Marion McDonald has led client consulting and training in health and wellness, communications strategy, marketing effectiveness, media coaching and storytelling/presentation skills for 10 years in the Asia Pacific region at global PR group Ogilvy and is now transferring to London for a global client leader role. Her passions include diversity and inclusion; she founded Ogilvy Pride in Hong Kong, the agency’s first LGBT+ professional network in Asia.
In 2017, Marion was named a top 100 global LGBT+ business leader in the OUTstanding FT100 honours. She has also earned a global AMEC Lifetime Fellowship in 2015 for communications effectiveness education.
Prior to Ogilvy, Marion grew sales and market share for global brands at Procter & Gamble, Reckitt Benckiser, Revlon and Allergan/Botox.
Australian-born, she became an ‘Asian stir-fry’ with 19 years in Asia, based in Japan, Hong Kong, Shanghai, Singapore, Bangkok and Myanmar, utilising her masters in international marketing across cultures and market development stages. She is excited to be working in London from July 2018.
Outside of work, Marion has gained a diploma in canine behaviour and trained shelter dogs at SPCA Hong Kong for several years. She is also an occasional musical theatre director and performer.

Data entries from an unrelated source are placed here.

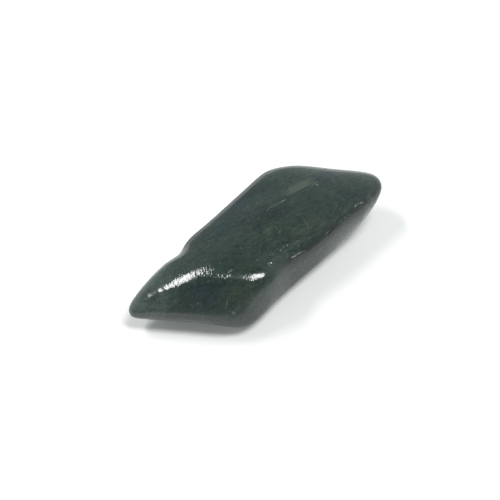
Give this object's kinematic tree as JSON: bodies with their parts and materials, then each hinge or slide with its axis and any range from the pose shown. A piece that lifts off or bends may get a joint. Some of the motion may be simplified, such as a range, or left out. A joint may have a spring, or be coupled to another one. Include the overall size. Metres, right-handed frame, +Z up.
{
  "type": "tumbled jade stone",
  "caption": "Tumbled nephrite jade pebble with a skewed, worn lozenge shape, dark polished green faces and pale flaws, lying on its flat worn base.",
  "frame": {"origin": "on the surface that the stone lies on, under the middle of its outline's box", "axes": "+X runs along the long diagonal of the lozenge, from the narrow tip to the blunter tip; +Y points to the notched back side; +Z is up"},
  "size_m": [0.0488, 0.024, 0.0099],
  "materials": {
    "jade": "tumble polished, dark grey-green and blue-green with pale flecks"
  },
  "bodies": {
    "root": {"jade_stone": "jade"}
  },
  "joints": []
}
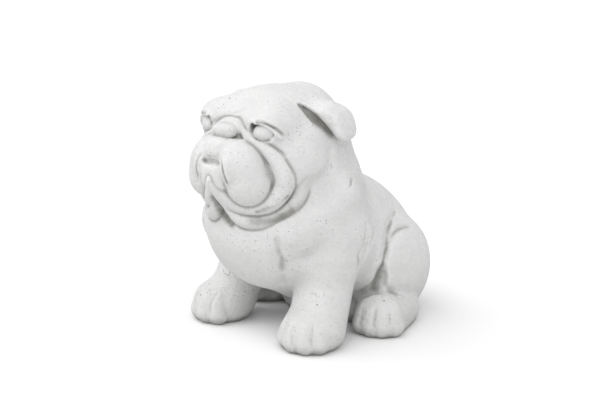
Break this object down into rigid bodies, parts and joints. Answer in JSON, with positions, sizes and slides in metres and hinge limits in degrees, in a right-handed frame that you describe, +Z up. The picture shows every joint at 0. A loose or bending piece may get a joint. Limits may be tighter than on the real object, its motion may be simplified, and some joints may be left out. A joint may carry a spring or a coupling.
{
  "type": "garden statue",
  "caption": "Seated bulldog garden statue cast in one piece of pale stone, head raised, standing on its paws and rump.",
  "frame": {"origin": "middle of the footprint of the whole statue, on the ground under it", "axes": "+Z up, the dog looks along -Y, +X is the dog's left side"},
  "size_m": [0.259, 0.2994, 0.2836],
  "materials": {
    "cast_stone": "rough cast stone, matt, with small air pores"
  },
  "bodies": {
    "root": {"bulldog": "cast_stone"}
  },
  "joints": []
}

We spoke to Marion after a recent Pride in the City event and she told us about growing a diversity and inclusion network in the least promising soil.
What Pride in the City theme did you cover at July’s event?
The power of networks to help you grow personally and professionally and benefit the LGBT+ community.
What made you feel you wanted to support this event?
Having had the honour of launching Ogilvy’s first LGBT+ network in Asia two years ago, I felt I could share my experience with other leaders seeking to either start or grow a smaller scale network in their own work environment. Starting an LGBT+ network in Asia is a very different challenge to leveraging networks within large firms in London, where awareness and acceptance of diversity and inclusion is years ahead. D&I is still a young concept in Asia; in Hong Kong you can still surprisingly be fired (legally!) for your sexual orientation. I hope my perspective can help London talent in smaller firms with no existing D&I networks to see how they can effect change or leverage other networks for support.
Have you been involved with Pride in London before?
First time, and such great timing that it came in my first few weeks in the city.
What impact do you feel your theme has in the business world?
The privilege of getting to start an LGBT+ network in a country that allows discrimination under the law is an excellent education and opportunity. I knew from the outset how much I didn’t know so I bought many coffees (and a few martinis) for LGBT+ diversity experts whom I contacted for advice. I am indebted to dozens of people for their kind counsel, including HSBC’s brilliant head of D&I in Asia, Jack Guest, and Michael Vidler, the celebrated human rights lawyer and LGBT+ ally who just won a legal case forcing the Hong Kong government to grant immigration visas for same-sex partners of foreign talent working in Hong Kong. These experts have all become my network of advisors. Every single person was so generous in answering very basic start up questions and sharing their successes and challenges. They have taught me that this is a journey requiring patience. There will be small celebrations of impact that you may not even recognise as a milestone until much later, in hindsight. I have huge admiration for the people who manage a “day job” and a “gay job” as many describe it. It brings you increased profile and a huge responsibility to speak up and make a difference for your people.
If you were to give one bit of advice to future business leaders, what would it be?
Don’t wait till you gain expertise in LGBT+ networks to start making a difference. Build the plane while you’re flying. I was the embodiment of the Kobi Yamada quote: “She took a leap and found her wings on the way down.” You have one coffee meeting with a colleague who quietly says they now feel more comfortable being themselves at work cause you spoke out and every moment of scrambling to learn on your feet was worth it!
We’re Pride in London – any stories you would like to share about falling in love (with anything/one) in the city?
I’m Australian but my wife is British and she proposed to me in London 15 years ago. We had a civil ceremony in the British Embassy in Vietnam in 2010 then did the ‘business class upgrade’ to full marriage in London in the summer of 2016. So it’s very special to be moving to this great city together now.
Are there any other comments you would like to provide?
I have immense admiration not only for the leaders of LGBT+ networks but also the allies who ask me how to make a difference in small companies where discriminatory behaviour is still practised and networks are a distant dream. Only by having the courage to speak out and encourage colleagues to reconsider behaviours can you slowly drive acceptance of change. But remember that it’s called diversity AND inclusion. We’re not here to convert everyone to our point of view, but to make space for acceptance of different views and lifestyles to ensure we can all contribute in an accepting and supportive environment.